The group then thought of a common word or theme that linked them with the detainees, something that united us all. Base 33 member Tiffany suggested “we are all put into categories of bad characteristics, or stereotypes”. Megan thinks that this is about labelling, or being labelled and Chris piped up with “you know that could have been us, if we were born somewhere else”. I found this touching; the group were empathising with others on the level of their shared humanity, not in a simplistic ‘music makes everything better’ way, but in a situation that was messy, complicated and where the politics were not lost. Here the group had paused in the middle of the chaos of the workshop to reflect on what it  actually means to be doing this, and how their actions might, or might not, resonate with those being held in detention centres.

From this exchange a CD has been produced entitled ‘World Upon My Shoulder’ which contains the fantastic songs and recordings put together by the young people and detainees.

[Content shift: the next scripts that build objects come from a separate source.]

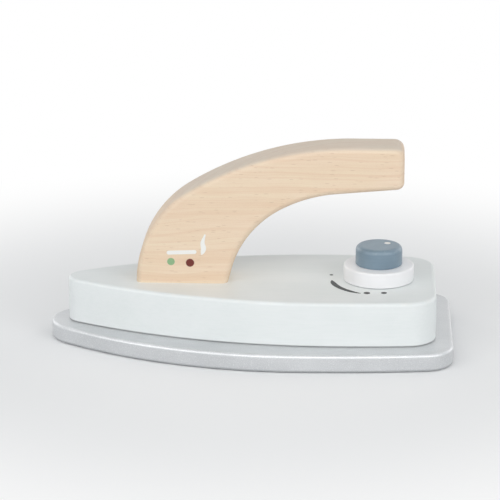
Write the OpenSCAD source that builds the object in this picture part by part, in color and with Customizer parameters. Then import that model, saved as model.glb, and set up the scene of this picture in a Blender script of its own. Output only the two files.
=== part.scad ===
// Wooden toy iron: a silvered sole plate, a painted body block, an open arched
// handle and a heat dial that turns on a screw.
// Millimetres, +Z up. The nose points to -X and the origin is at the middle of
// the sole plate's underside.

/* [Sole plate] */
// Length of the sole plate, nose tip to heel
sole_l = 161; // [155:1:175]
// Width of the sole plate at its widest place
sole_w = 85.4; // [76:0.2:96]
// Thickness of the sole plate
sole_t = 7.2; // [5:0.1:10]
// Radius of the nose, seen from above
sole_nose_r = 15; // [10:0.5:20]
// Radius of the two heel corners, seen from above
sole_heel_r = 12; // [6:0.5:18]
// Radius of the long side curves behind the widest place
sole_side_r = 400; // [250:10:800]
// Distance from the heel forward to the widest place
sole_widest = 62.5; // [50:0.5:75]
// Rounding of the upper edge
sole_top_round = 1.4; // [0.6:0.1:2.2]
// Rounding of the lower edge
sole_low_round = 1.3; // [0.4:0.1:1.6]

/* [Body block] */
// Width of the block at its widest place
body_w = 64.8; // [56:0.2:72]
// Height of the block
body_h = 18; // [15:0.5:24]
// Width of the sole plate's rim in front of the block's nose
nose_rim = 7; // [4:0.5:12]
// Width of the sole plate's rim behind the block's heel
heel_rim = 6.8; // [4:0.2:10]
// Radius of the block's nose, seen from above
body_nose_r = 7.5; // [5:0.5:12]
// Radius of the block's two heel corners, seen from above
body_heel_r = 12; // [6:0.5:16]
// Radius of the block's long side curves behind its widest place
body_side_r = 350; // [220:10:700]
// Distance from the block's heel forward to its widest place
body_widest = 43.7; // [36:0.5:55]
// Rounding of the block's upper edge
body_top_round = 1.5; // [0.6:0.1:3]
// Rounding of the block's lower edge
body_low_round = 0.7; // [0.3:0.1:1.5]

/* [Handle] */
// Thickness of the board that the handle is cut from
handle_t = 18; // [15:0.5:22]
// Height of the handle above the body block
handle_h = 56; // [50:0.5:64]
// Distance from the sole plate's nose tip back to the handle's foot
foot_setback = 35; // [32:0.5:40]
// Length of the foot where it stands on the body block
foot_l = 36.5; // [32:0.5:41]
// Length of the handle, from the front of the foot to the free end
handle_reach = 106; // [98:0.5:115]
// Height of the free end
grip_h = 16.8; // [14:0.1:20]
// Height of the foot's straight front, below the curves
foot_rise = 2.5; // [1:0.5:5]
// Radius of the steep curve at the front of the handle
brow_r = 44; // [40:1:50]
// Radius of the flatter curve along the handle's back
back_r = 124; // [110:1:140]
// Radius of the tight curve behind the foot
throat_r = 40; // [34:1:46]
// Radius of the wider curve under the arm
under_r = 56; // [50:1:64]
// Radius of the free end's upper corner
end_top_r = 4; // [3.2:0.2:6]
// Radius of the free end's lower corner
end_low_r = 3; // [2.8:0.2:5]
// Rounding of all the long edges
handle_round = 2.5; // [1:0.1:2.7]

/* [Dial] */
// Distance from the sole plate's heel forward to the dial's centre
dial_setback = 29.5; // [25:0.1:34]
// Diameter of the white disc
disc_d = 28.2; // [24:0.2:32]
// Thickness of the white disc
disc_t = 6.2; // [4:0.1:8]
// Rounding of the disc's upper edge
disc_top_round = 0.8; // [0.3:0.1:1.5]
// Rounding of the disc's lower edge
disc_low_round = 0.4; // [0.2:0.1:0.9]
// Diameter of the knob
knob_d = 18.6; // [15:0.2:22]
// Height of the knob
knob_h = 7.8; // [6.5:0.1:12]
// Rounding of the knob's upper edge
knob_top_round = 2; // [1:0.1:4]
// Rounding of the knob's lower edge
knob_low_round = 0.5; // [0.2:0.1:1]
// Diameter of the screw that the dial turns on
dial_screw_d = 4; // [3:0.1:5]
// Diameter of that screw's pan head
dial_head_d = 7.8; // [6.5:0.1:9.5]
// Height of that screw's pan head
dial_head_h = 2.6; // [2:0.1:3.4]
// Length of that screw inside the knob
dial_screw_grip = 4.6; // [3.5:0.1:5.2]
// Diameter of the steel washer in the pocket
washer_d = 9.6; // [9:0.1:10.4]
// Thickness of the steel washer
washer_t = 1; // [0.6:0.1:1.6]
// Diameter of the spring washer under the screw's head
spring_d = 7.4; // [6.6:0.1:9]
// Thickness of the spring washer
spring_t = 1; // [0.7:0.1:1.4]
// Width of the split in the spring washer
spring_split = 0.9; // [0.4:0.1:1.5]
// Diameter of the fibre washer under the disc
fibre_d = 17; // [12:0.2:22]
// Thickness of the fibre washer
fibre_t = 0.4; // [0.3:0.1:0.8]
// Height by which the fibre washer stands out of its recess in the block
fibre_stand = 0.1; // [0.05:0.05:0.2]
// Gap all round the fibre washer in its recess
fibre_gap = 0.2; // [0.1:0.05:0.4]
// Diameter of the pocket in the block's underside
pocket_d = 12; // [11:0.2:14]
// Room between the dial screw's head and the sole plate
pocket_spare = 1; // [0.5:0.1:2]

/* [Screws and dowels] */
// Diameter of the two dowels in the handle's foot
dowel_d = 6; // [5:0.5:8]
// Length of a dowel in each of the two pieces that it joins
dowel_grip = 12; // [8:0.5:13]
// Distance from the foot's ends to the centres of the dowels
dowel_inset = 6.5; // [6:0.1:8]
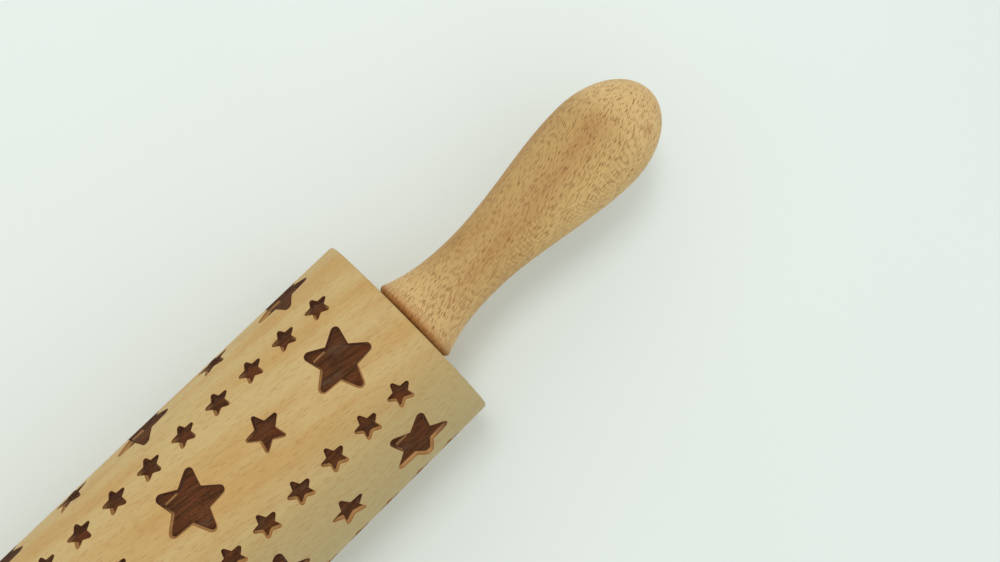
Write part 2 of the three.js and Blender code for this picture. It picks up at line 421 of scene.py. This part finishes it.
def wall_scorch_and_shade(point, share, scorch_and_shade):
    """How burnt a wall is, with painted shade: its own value on the side that faces the light, and darkened
    nearly to burnt through on the side facing away from it.
    """
    if share == 0:
        return scorch_and_shade
    lit_side = (point[0] * LIT_WALL_SIDE[0] + point[1] * LIT_WALL_SIDE[1]) / math.hypot(*point)
    shaded = min(max(0.5 - 1.1 * lit_side, 0), 1)
    return scorch_and_shade + (1 - scorch_and_shade) * PAINTED_WALL_SHADE * shaded


def cut_star(body, star, along, angle, loop):
    """The wall of one star, loop by loop, and then its floor."""
    outlines = [star_outline(star, grow) for grow, _, _ in WALL]
    count = len(outlines[0])
    upper = loop
    for outline, (_, share, scorch_and_shade) in list(zip(outlines, WALL))[1:]:
        depth = share * ENGRAVING_DEPTH
        lower = []
        for p in outline:
            # a wall's scorch, with painted shade on the side facing away from the light
            burnt_and_shaded = wall_scorch_and_shade(p, share, scorch_and_shade)
            lower.append(body.add(along + p[0], angle - p[1] / RADIUS, RADIUS - depth, burnt_and_shaded))
        for i in range(count):
            k = (i + 1) % count
            body.face((upper[i], lower[i], lower[k], upper[k]), WOOD)
        upper = lower
    star_floor(body, star, along, angle, upper, outlines[-1])


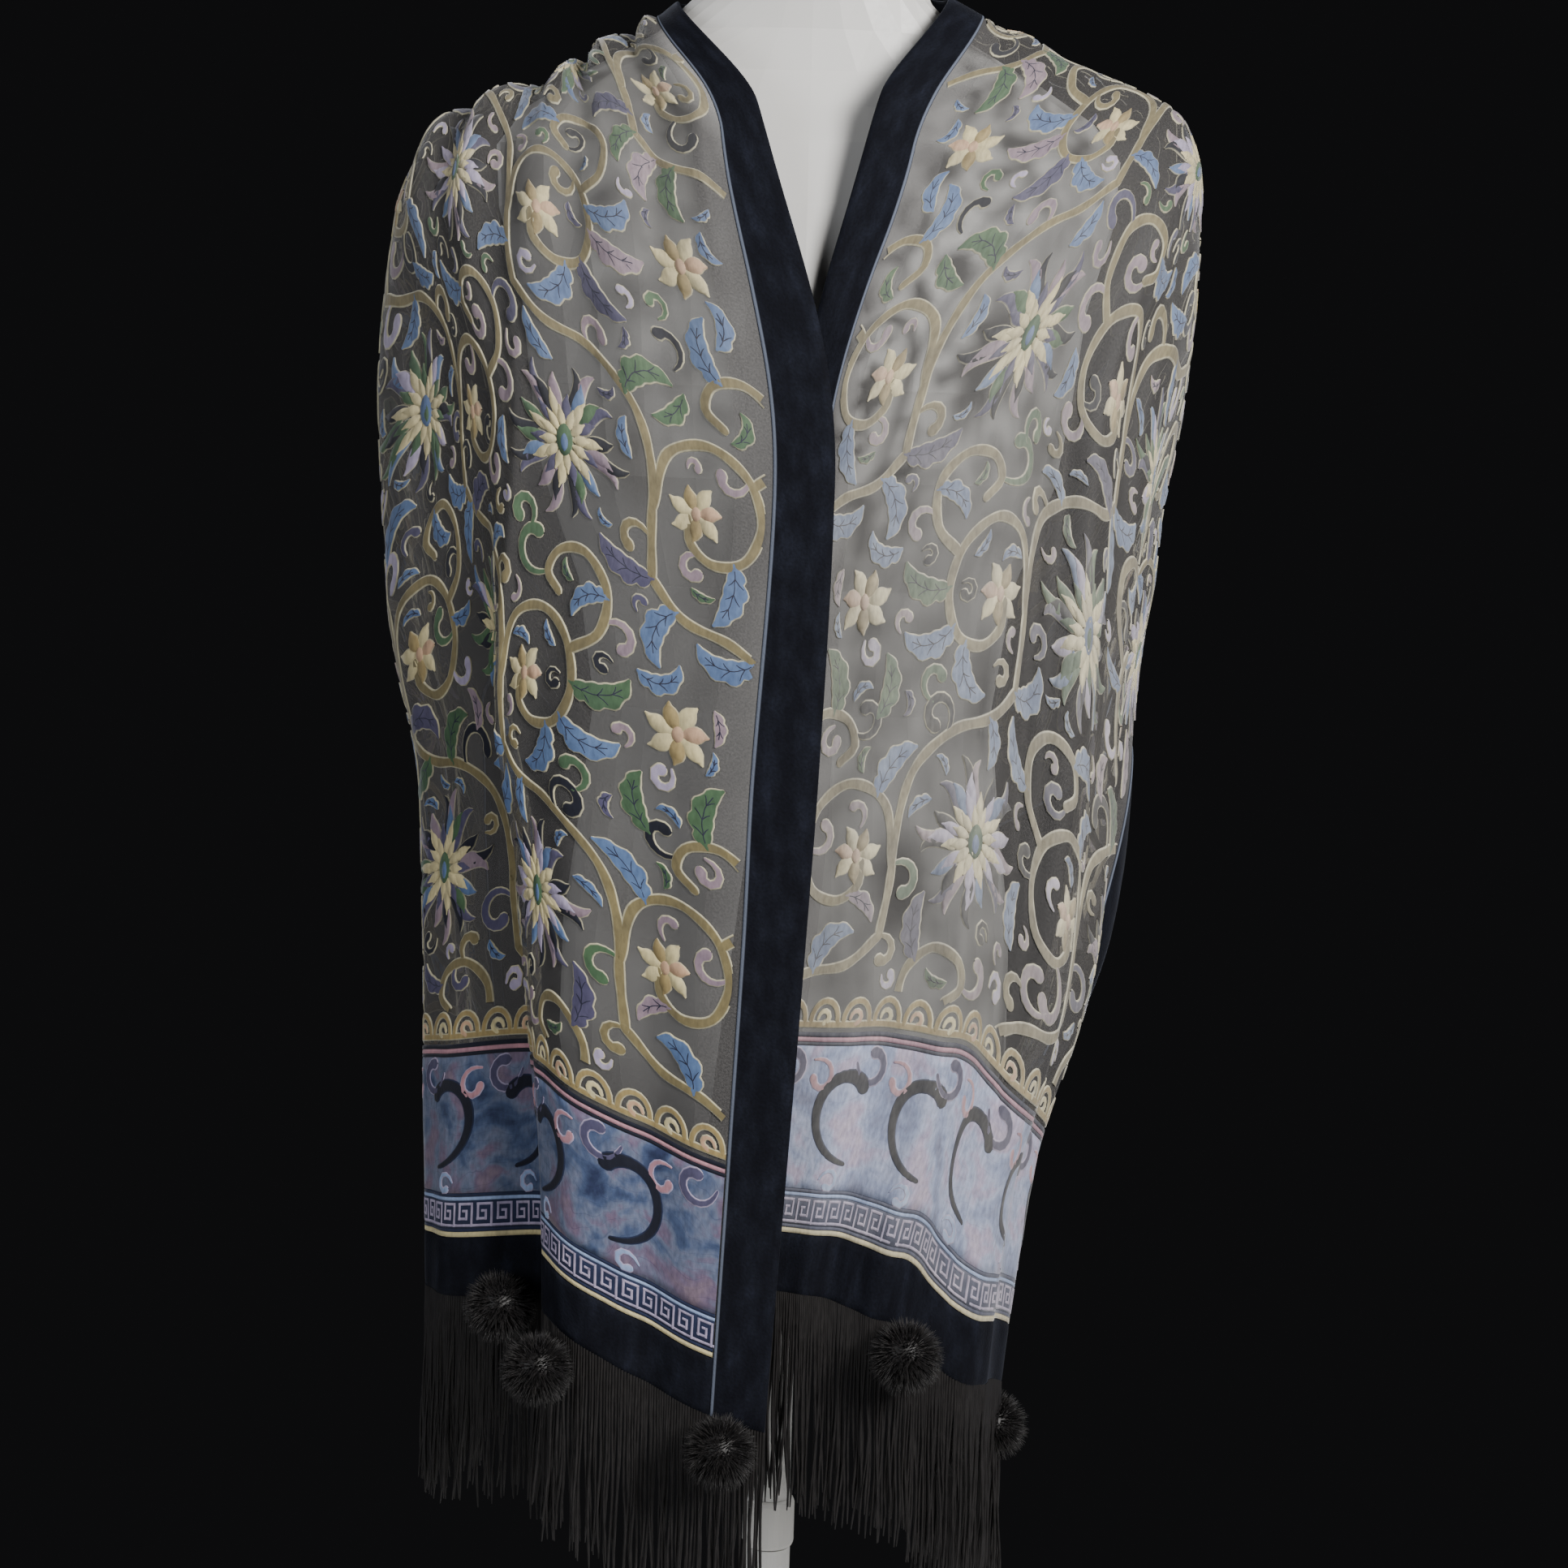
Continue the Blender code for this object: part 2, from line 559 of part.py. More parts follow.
def build_ends(collection, yarn, fur):
    """Fringe and fur balls of both ends."""
    for side, word, balls in ((-1, "left", LEFT_BALLS), (1, "right", RIGHT_BALLS)):
        points, out, down = hem_line(np.array([ball[0] for ball in balls]), side)
        shell, roots = fringe_strip(side)
        strip = bpy.data.meshes.new(f"fringe_{word}")
        shell.to_mesh(strip)
        walls = (strip, bpy.data.objects[f"hem_{word}"].data)
        centres = []
        for number, (*row, ball) in enumerate(zip(points, out, down, balls), start=1):
            name = f"fur_ball_{word}_{number}"
            mesh = ball_mesh(name)
            centres.append(seated_centre(mesh, walls, *row, *ball[1:]))
            mesh_object(name, mesh, fur, collection).location = centres[-1]
        hang_strands(shell, roots, centres)
        shell.to_mesh(strip)
        shell.free()
        mesh_object(f"fringe_{word}", strip, yarn, collection)


def build_form(collection, finish):
    """The torso and neck, a smooth loft through level oval sections."""
    table = np.array(FORM_SECTIONS)
    turns = np.arange(FORM_SIDES) * 2 * math.pi / FORM_SIDES
    body = bmesh.new()
    loops = []
    for height, half_width, front, behind in table:
        loop = []
        for turn in turns:
            depth = front if math.cos(turn) > 0 else behind
            place = (half_width * math.sin(turn), -depth * math.cos(turn), height)
            loop.append(body.verts.new(place))
        loops.append(loop)
    for lower, upper in zip(loops[:-1], loops[1:]):
        for i in range(FORM_SIDES):
            j = (i + 1) % FORM_SIDES
            body.faces.new((lower[i], lower[j], upper[j], upper[i]))
    body.faces.new(loops[0][::-1])
    body.faces.new(loops[-1])
    bmesh.ops.recalc_face_normals(body, faces=body.faces)
    mesh = bpy.data.meshes.new("dress_form")
    body.to_mesh(mesh)
    body.free()
    mesh.shade_smooth()
    mesh_object("dress_form", mesh, finish, collection)


def build_post(name, radius, bottom, top, bevel, finish, collection):
    """One upright round piece of the stand."""
    post = bmesh.new()
    bmesh.ops.create_cone(
        post, cap_ends=True, segments=STAND_SIDES, radius1=radius, radius2=radius, depth=top - bottom
    )
    mesh = bpy.data.meshes.new(name)
    post.to_mesh(mesh)
    post.free()
    thing = mesh_object(name, mesh, finish, collection)
    thing.location = (0, 0, (bottom + top) / 2)
    if bevel:
        rounding = thing.modifiers.new("rounded_rim", "BEVEL")
        rounding.width = bevel
        rounding.segments = 2
        rounding.limit_method = "ANGLE"
    return thing


def build_stand(collection, finish, metal):
    """Base plate, lower tube, collar and rod, one above the other."""
    form_bottom = FORM_SECTIONS[0][0]
    rod = (COLLAR_TOP + SEAM_GAP, form_bottom - SEAM_GAP)
    tube = (BASE_HEIGHT + SEAM_GAP, COLLAR_BOTTOM - SEAM_GAP)
    build_post("stand_base", BASE_RADIUS, 0, BASE_HEIGHT, BASE_BEVEL, finish, collection)
    build_post("stand_tube", TUBE_RADIUS, *tube, 0, finish, collection)
    build_post("stand_collar", COLLAR_RADIUS, COLLAR_BOTTOM, COLLAR_TOP, 0.003, metal, collection)
    build_post("stand_rod", ROD_RADIUS, *rod, 0, finish, collection)


def main():
    """Builds the scarf and the dress form that carries it."""
    collection = clear_scene()
    sheer = make_material("sheer_ground", SHEER_GREY, 0.6)
    print_pile = make_material("printed_pile", PRINT_BLUE, 0.7)
    velvet = make_material("edge_velvet", NAVY_BLACK, 0.8)
    yarn = make_material("fringe_yarn", FUR_BLACK, 0.6)
    fur = make_material("ball_fur", FUR_BLACK, 0.9)
    white = make_material("form_white", WHITE, 0.5)
    collar = make_material("collar_white", WHITE, 0.35)
    build_form(collection, white)
    build_stand(collection, white, collar)
    build_cloth(collection, sheer, print_pile, velvet)
    build_ends(collection, yarn, fur)


main()
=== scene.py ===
"""Dresses the burnout velvet scarf and its dress form for the camera.

The cloth keeps the drape of the solids, with finer folds. On it lie a sheer ground, a raised velvet
scroll of lotus flowers, leaves and tendrils, printed borders, velvet edges and hems, a yarn fringe and
fur balls. Metres throughout; the flat pattern is drawn in millimetres.
"""

import logging
import math
from dataclasses import dataclass, field, replace
from enum import Enum

import bmesh
import bpy
import numpy as np
from mathutils import Matrix, Vector


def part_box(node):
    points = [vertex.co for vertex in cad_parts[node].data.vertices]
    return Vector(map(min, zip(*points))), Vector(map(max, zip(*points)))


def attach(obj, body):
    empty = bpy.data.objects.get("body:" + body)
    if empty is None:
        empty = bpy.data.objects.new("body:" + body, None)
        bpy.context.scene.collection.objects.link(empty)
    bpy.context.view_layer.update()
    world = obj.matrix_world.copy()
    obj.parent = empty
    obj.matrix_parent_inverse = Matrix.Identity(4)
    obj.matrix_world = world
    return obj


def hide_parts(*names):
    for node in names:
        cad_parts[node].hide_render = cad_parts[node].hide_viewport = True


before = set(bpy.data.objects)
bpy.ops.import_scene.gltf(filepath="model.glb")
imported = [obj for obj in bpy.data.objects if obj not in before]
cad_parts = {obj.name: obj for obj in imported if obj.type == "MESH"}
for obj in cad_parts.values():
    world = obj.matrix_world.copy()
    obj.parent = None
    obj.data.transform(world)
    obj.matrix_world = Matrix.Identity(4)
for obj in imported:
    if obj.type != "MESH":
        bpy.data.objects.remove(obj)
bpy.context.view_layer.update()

LOG = logging.getLogger("scarf")
BODY = "root"
MM = 0.001

Colour = tuple[float, float, float]


class End(Enum):
    """The two ends of the scarf, by the side that each hangs on."""

    LEFT = -1
    RIGHT = 1

    @property
    def word(self) -> str:
        """Name used in node names."""
        return self.name.lower()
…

The focus groups that were held after the workshop in both the detention centre and with the young people showed an increased awareness of each other’s situations and discovering common interests (e.g. hip-hop, rap and feeling excluded) with one young person explaining:  “it makes you think that they’re just like us”. Yet there are other less tangible outcomes of the exchange: the impacts for the young people, detainees and those who hear the music produced cannot ever be fully known – and I think there is something quite exciting about that.